Collaborative Research: AF: Small: RUI: Data Science from Economic Foundations
Drexel University, Philadelphia PA
Investigators
Abstract
This project seeks to develop a theory of computational learning adapted to the particular challenges of economic environments. Such environments often have strategic participants who are aware that their data will be used by a platform designer to make future decisions. When participants anticipate these decisions, they may change their behavior; a consumer may wait for a coupon to purchase, and a contractor may start their price high to facilitate later negotiations. Strategic manipulation in turn necessitates new learning algorithms which interpret the data correctly and use it carefully. The applications of interest range from e-commerce and managerial decision-making, where firms optimize operations from data, to the design of the social safety net, where the selection of recipients impacts the livelihoods of the most economically vulnerable. The end goal is theoretical conclusions that can guide both designers of and regulators for such systems. The standard theory of online learning is insufficient in settings with strategic concerns. A designer now needs to control a subtle feedback loop: the way data will be used dictates what data will be provided in the first place.

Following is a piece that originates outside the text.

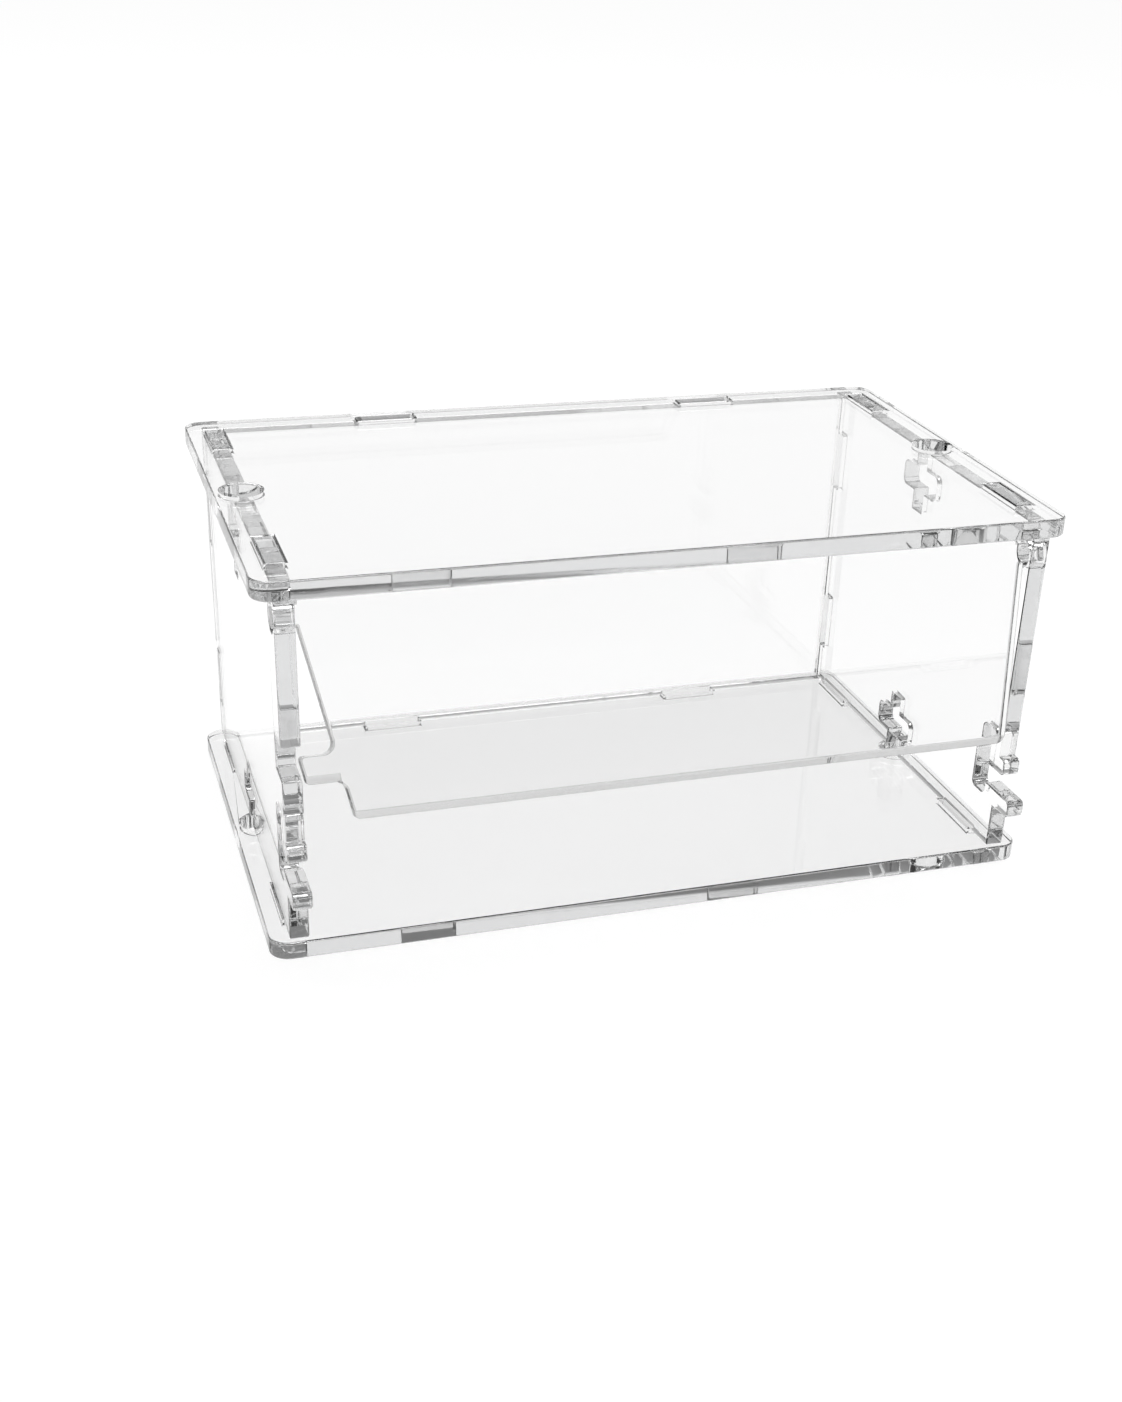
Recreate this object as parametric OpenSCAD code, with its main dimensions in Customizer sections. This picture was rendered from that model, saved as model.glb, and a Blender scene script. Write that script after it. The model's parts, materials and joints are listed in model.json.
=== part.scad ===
// Small display case of clear acrylic sheet, six laser-cut panels that plug together with tabs.
// A top and a base plate hold two side panels and a back panel, and a flap door hangs in the
// upper front on two ears cut in one piece with it.
// Origin: centre of the base plate's underside. X runs right, Y to the back, Z up.

/* [Case] */
// Width of the top and base plates
plate_w = 125; // [100:1:180]
// Depth of the top and base plates
plate_d = 75; // [70:1:110]
// Height of the whole case
case_h = 60; // [56:1:90]
// Thickness of the acrylic sheet
sheet_t = 3; // [2.6:0.1:3.4]
// Radius of the plates' corners
plate_corner_r = 3; // [1:0.5:6]

/* [Panel places] */
// Plates' side edge to the outer face of a side panel
side_inset = 2.9; // [2:0.1:6]
// Plates' rear edge to the outer face of the back panel
back_inset = 2; // [1.8:0.1:8]
// Plates' front edge to the front edge of the side panels
front_inset = 0.8; // [0.5:0.1:3]
// Strip of side panel that runs on behind the back panel
rear_strip = 1.5; // [1:0.1:1.7]

/* [Tabs] */
// Length of the side panels' upper and lower tabs
side_tab_l = 11; // [6:0.5:14]
// Distance between the two tabs on a side panel's upper or lower edge
side_tab_spacing = 52; // [34:1:54]
// Plates' middle to the middle between those two tabs, towards the back
side_tab_setback = 1.1; // [0:0.1:1.5]
// Length of the back panel's tabs
tab_l = 10; // [6:0.5:14]
// Distance between the two tabs on the back panel's upper or lower edge
back_tab_spacing = 58; // [30:1:80]
// Distance between the two tabs on the back panel's left or right edge
wall_tab_spacing = 30; // [16:1:34]
// Play between a tab and its slot, on each side
slot_play = 0.05; // [0.02:0.01:0.15]

/* [Bolt slots] */
// Width of the stem that takes the bolt
stem_w = 3.2; // [2.4:0.1:3.6]
// Length of the stem from the panel's edge to the nut slot
stem_neck = 3.3; // [2.6:0.1:4]
// Length of the stem beyond the nut slot, in the slots under the bolt holes
stem_tail = 3.3; // [1.5:0.1:4]
// Length of the nut slot, across the stem
nut_slot_l = 11.5; // [7:0.5:13]
// Height of the nut slot, along the stem
nut_slot_h = 3.9; // [2.4:0.1:4.2]
// Radius of the nut slot's corners
nut_slot_r = 1; // [0.4:0.1:1.1]
// Diameter of the plate hole over each bolt slot
bolt_hole_d = 6.5; // [4:0.1:7.4]

/* [Front joint] */
// Top of the base plate to the middle of the front bolt slot
joint_height = 12; // [9:0.1:14]
// Middle of the front bolt slot's stem to the middle of its nut slot, upwards
joint_nut_rise = 2; // [0:0.1:3]
// Height of each forward tab
joint_tab_h = 3; // [2:0.1:3.6]
// Upper forward tab beyond the side panel's front edge
upper_tab_l = 1.6; // [1:0.1:5]
// Lower forward tab beyond the side panel's front edge
lower_tab_l = 4.6; // [1:0.1:7]
// Radius of the forward tabs' corners
joint_tab_r = 0.9; // [0.3:0.1:0.9]

/* [Door] */
// Angle that the door stands open
door_angle = 23.5; // [0:0.5:80]
// Side panel's front edge to the pivot axis
pivot_setback = 3; // [2.8:0.1:5]
// Underside of the top plate to the pivot axis
pivot_drop = 3.5; // [3.3:0.1:6]
// Radial play of the door's square ears in their round holes
pivot_play = 0.08; // [0.02:0.01:0.1]
// Pivot axis to the door's lower edge
door_l = 29.1; // [27:0.1:38]
// Inward slant of each side edge from the pivot to the lower edge
door_taper = 5.4; // [0:0.1:10]
// Gap between door and side panel beside the pivot
door_side_gap = 0.4; // [0.2:0.05:0.8]
// Gap between the door's upper edge and the top plate
door_head_gap = 1.2; // [0.7:0.1:1.4]
// Radius of the door's corners
door_corner_r = 0.9; // [0.3:0.1:2]

/* [Pull tab] */
// Pivot axis to the pull tab's upper edge
pull_drop = 19.4; // [12:0.1:21]
// Height of the pull tab
pull_h = 4.2; // [3:0.1:5]
// Reach of the pull tab from the door's side edge
pull_l = 5.2; // [5:0.1:6]
// Radius of the fillets at the pull tab's root
pull_root_r = 1.5; // [0.5:0.1:2]
// Radius of the pull tab's outer corners
pull_tip_r = 0.7; // [0.3:0.1:1.2]
// Play around the closed pull tab in the left side panel's notch
notch_play = 0.5; // [0.3:0.1:1]

/* [Hidden] */
$fn = 48;

// Every cut runs this far past the sheet or edge that it goes through
over = 1;
acrylic = [0.86, 0.92, 0.95, 0.4];

front_y = -plate_d / 2;
rear_y = plate_d / 2;
floor_z = sheet_t;
ceiling_z = case_h - sheet_t;
wall_h = ceiling_z - floor_z;

side_outer_x = plate_w / 2 - side_inset;
side_inner_x = side_outer_x - sheet_t;
side_middle_x = side_outer_x - sheet_t / 2;
side_front_y = front_y + front_inset;
back_outer_y = rear_y - back_inset;
side_rear_y = back_outer_y + rear_strip;

wall_tab_heights = [for (side = [-1, 1]) floor_z + wall_h / 2 + side * wall_tab_spacing / 2];
joint_z = floor_z + joint_height;
nut_depth = stem_neck + nut_slot_h / 2;

pivot_y = side_front_y + pivot_setback;
pivot_z = ceiling_z - pivot_drop;
ear_half = sheet_t / 2;
pivot_r = ear_half * sqrt(2) + pivot_play;

door_top_half = side_inner_x - door_side_gap;
door_head = pivot_drop - door_head_gap;
door_head_r = min(door_corner_r, 0.9 * (door_head - ear_half));
notch_rear_y = pivot_y + sheet_t / 2 + notch_play;

// Half the door's width at a depth below the pivot axis
function door_half(depth) =
    door_top_half - door_taper * max(0, depth - ear_half) / (door_l - ear_half);

function unit(v) = v / norm(v);

// An arc of radius r that touches both edges at the corner p of an outline, towards the
// neighbouring corners a and b: half the corner's angle, the arc's centre, its end on the edge to q
function half_angle(p, a, b) = acos(unit(a - p) * unit(b - p)) / 2;
function arc_centre(p, a, b, r) =
    p + unit(unit(a - p) + unit(b - p)) * r / sin(half_angle(p, a, b));
function arc_end(p, q, a, b, r) = p + unit(q - p) * r / tan(half_angle(p, a, b));

// What an outline loses where the corner p is rounded, with a margin beyond its edges
module corner_cut(p, a, b, r) {
    margin = 1.6;
    centre = arc_centre(p, a, b, r);
    translate(centre) difference() {
        polygon([
            [0, 0],
            margin * (arc_end(p, a, a, b, r) - centre),
            margin * (p - centre),
            margin * (arc_end(p, b, a, b, r) - centre),
        ]);
        circle(r);
    }
}

// A rectangle with rounded corners, centred on the origin
module rounded_rect(w, h, r) {
    square([w - 2 * r, h], center = true);
    square([w, h - 2 * r], center = true);
    for (x = [-1, 1], y = [-1, 1])
        translate([x * (w / 2 - r), y * (h / 2 - r)]) circle(r);
}

// Two copies of a shape, half the spacing to each side of the origin along X
module pair(spacing) {
    for (side = [-1, 1]) translate([side * spacing / 2, 0]) children();
}

// The slot that a tab plugs into, lying along X
module tab_slot(tab) {
    square([tab + 2 * slot_play, sheet_t + 2 * slot_play], center = true);
}

// A slot for a bolt and a nut that runs down from an edge on the X axis. Its stem reaches to
// stem_l, and the nut slot's middle lies nut_x beside the stem
module bolt_slot(stem_l, nut_x) {
    translate([-stem_w / 2, -stem_l]) square([stem_w, stem_l + over]);
    translate([nut_x, -nut_depth]) rounded_rect(nut_slot_l, nut_slot_h, nut_slot_r);
}

// The cross-shaped slot under a bolt hole
module cross_slot() bolt_slot(nut_depth + nut_slot_h / 2 + stem_tail, 0);

// The T-shaped slot of the front joint
module tee_slot() bolt_slot(nut_depth, joint_nut_rise);

// One of the two like plates, with slots for the panels' tabs and the bolt holes
module plate() {
    linear_extrude(sheet_t) difference() {
        rounded_rect(plate_w, plate_d, plate_corner_r);
        for (side = [-1, 1]) translate([side * side_middle_x, side_tab_setback]) {
            rotate(90) pair(side_tab_spacing) tab_slot(side_tab_l);
            circle(bolt_hole_d / 2);
        }
        translate([0, back_outer_y - sheet_t / 2]) pair(back_tab_spacing) tab_slot(tab_l);
    }
}

module base_plate() color(acrylic) plate();

module top_plate() color(acrylic) translate([0, 0, ceiling_z]) plate();

// A forward tab with two rounded outer corners, its lower edge on the X axis, pointing to -X
module forward_tab(reach) {
    root = joint_tab_r + over;
    translate([(root - reach) / 2, joint_tab_h / 2])
        rounded_rect(reach + root, joint_tab_h, joint_tab_r);
}

// Outline of a side panel without its notch. The outline's X is the case's Y, its Y the case's Z
module side_outline() {
    difference() {
        union() {
            translate([side_front_y, floor_z]) square([side_rear_y - side_front_y, wall_h]);
            translate([side_tab_setback, 0]) pair(side_tab_spacing)
                translate([-side_tab_l / 2, 0]) square([side_tab_l, case_h]);
            translate([side_front_y, joint_z + stem_w / 2]) forward_tab(upper_tab_l);
            translate([side_front_y, joint_z - stem_w / 2 - joint_tab_h]) forward_tab(lower_tab_l);
        }
        translate([side_tab_setback, ceiling_z]) cross_slot();
        translate([side_tab_setback, floor_z]) mirror([0, 1]) cross_slot();
        translate([side_front_y, joint_z]) rotate(90) tee_slot();
        for (z = wall_tab_heights)
            translate([back_outer_y - sheet_t / 2, z]) rotate(90) tab_slot(tab_l);
        translate([pivot_y, pivot_z]) circle(pivot_r);
    }
}

// Room in the side panel's front edge for the pull tab of the closed door
module pull_notch() {
    low_z = pivot_z - pull_drop - pull_h - notch_play;
    high_z = pivot_z - pull_drop + notch_play;
    depth = notch_rear_y - side_front_y;
    translate([side_front_y - over, low_z]) square([depth + over, high_z - low_z]);
}

// Sets a side outline upright, with one face at x and the sheet's thickness towards +X
module stand_side(x) {
    translate([x, 0, 0]) rotate([90, 0, 90]) linear_extrude(sheet_t) children();
}

module left_side_panel() color(acrylic) stand_side(-side_outer_x) difference() {
    side_outline();
    pull_notch();
}

module right_side_panel() color(acrylic) stand_side(side_inner_x) side_outline();

module back_panel() {
    color(acrylic) translate([0, back_outer_y, 0]) rotate([90, 0, 0]) linear_extrude(sheet_t) {
        translate([-side_inner_x, floor_z]) square([2 * side_inner_x, wall_h]);
        pair(back_tab_spacing) translate([-tab_l / 2, 0]) square([tab_l, case_h]);
        for (z = wall_tab_heights)
            translate([-side_outer_x, z - tab_l / 2]) square([2 * side_outer_x, tab_l]);
    }
}

// Corners of the door, anticlockwise from the lower left, with the pivot axis as the X axis.
// Each row holds the corner's place and its radius
door_corners = [
    [[-door_half(door_l), -door_l], door_corner_r],
    [[door_half(door_l), -door_l], door_corner_r],
    [[door_top_half, -ear_half], 0],
    [[side_outer_x, -ear_half], 0],
    [[side_outer_x, ear_half], 0],
    [[door_top_half, ear_half], 0],
    [[door_top_half, door_head], door_head_r],
    [[-door_top_half, door_head], door_head_r],
    [[-door_top_half, ear_half], 0],
    [[-side_outer_x, ear_half], 0],
    [[-side_outer_x, -ear_half], 0],
    [[-door_top_half, -ear_half], 0],
    [[-door_half(pull_drop), -pull_drop], pull_root_r],
    [[-door_half(pull_drop) - pull_l, -pull_drop], pull_tip_r],
    [[-door_half(pull_drop + pull_h) - pull_l, -pull_drop - pull_h], pull_tip_r],
    [[-door_half(pull_drop + pull_h), -pull_drop - pull_h], pull_root_r],
];

// A corner's neighbours, and whether the outline turns left there, which makes it an outer corner
function corner(i) = door_corners[(i + len(door_corners)) % len(door_corners)][0];
function is_outer(i) = cross(corner(i) - corner(i - 1), corner(i + 1) - corner(i)) > 0;

// An inner corner with a radius runs to the arc's centre and back, for the arc to be cut from it
function outline_points(i, r) =
    r == 0 || is_outer(i)
        ? [corner(i)]
        : [
            arc_end(corner(i), corner(i - 1), corner(i - 1), corner(i + 1), r),
            arc_centre(corner(i), corner(i - 1), corner(i + 1), r),
            arc_end(corner(i), corner(i + 1), corner(i - 1), corner(i + 1), r),
        ];

module door_outline() {
    last = len(door_corners) - 1;
    difference() {
        polygon([for (i = [0 : last]) each outline_points(i, door_corners[i][1])]);
        for (i = [0 : last]) {
            r = door_corners[i][1];
            if (r > 0 && is_outer(i)) corner_cut(corner(i), corner(i - 1), corner(i + 1), r);
            if (r > 0 && !is_outer(i))
                translate(arc_centre(corner(i), corner(i - 1), corner(i + 1), r)) circle(r);
        }
    }
}

module door_flap() {
    color(acrylic)
        translate([0, pivot_y, pivot_z])
        rotate([-door_angle, 0, 0])
        translate([0, sheet_t / 2, 0])
        rotate([90, 0, 0])
        linear_extrude(sheet_t)
        door_outline();
}

base_plate();
top_plate();
left_side_panel();
right_side_panel();
back_panel();
door_flap();
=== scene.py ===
# %% [markdown]
# # A small display case of clear acrylic sheet
#
# The case is six laser-cut panels that plug together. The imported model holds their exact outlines,
# so this lesson adds what a clean solid lacks: softened rims, polished faces, edges with the
# laser's fine streaks, and a bright studio whose dark sides draw the clear plastic.

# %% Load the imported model
import json
import math

import bpy
from mathutils import Matrix, Vector


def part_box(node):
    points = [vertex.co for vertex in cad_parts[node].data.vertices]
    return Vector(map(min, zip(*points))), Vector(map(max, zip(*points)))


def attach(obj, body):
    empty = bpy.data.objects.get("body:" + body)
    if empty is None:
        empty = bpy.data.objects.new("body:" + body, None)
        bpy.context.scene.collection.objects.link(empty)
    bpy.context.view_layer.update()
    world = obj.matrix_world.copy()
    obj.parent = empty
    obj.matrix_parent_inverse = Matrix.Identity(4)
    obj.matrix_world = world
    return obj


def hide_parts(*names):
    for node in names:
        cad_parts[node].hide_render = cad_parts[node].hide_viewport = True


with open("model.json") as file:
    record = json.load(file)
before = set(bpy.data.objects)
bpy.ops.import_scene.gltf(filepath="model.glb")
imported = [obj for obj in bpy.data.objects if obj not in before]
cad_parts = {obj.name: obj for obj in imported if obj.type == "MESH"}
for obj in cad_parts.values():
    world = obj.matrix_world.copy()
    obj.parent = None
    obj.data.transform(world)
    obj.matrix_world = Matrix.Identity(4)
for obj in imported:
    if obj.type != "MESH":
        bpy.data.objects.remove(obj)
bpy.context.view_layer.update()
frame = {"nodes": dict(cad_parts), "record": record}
print("nodes:", sorted(frame["nodes"]))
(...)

It is additionally important to understand which learning algorithms are stable when the learner can change their algorithm in response to the data. To tackle these issues, this project seeks to use and expand on techniques from data privacy in computer science and the theory of dynamic games in economics. The research will apply these tools in two primary ways. The first is comparative: understanding many distinct applications will highlight the structural features that help or hinder algorithmic learning. These include standard economic models from contract theory and delegation, pricing, and targeting of social benefits. The second approach is to apply the insights from the comparative analysis to design new systems. The goal is to produce new algorithms for well-studied strategic environments, or understand how these environments can be modified by a government or firm to enable learning (or mitigate its harms). This award reflects NSF's statutory mission and has been deemed worthy of support through evaluation using the Foundation's intellectual merit and broader impacts review criteria.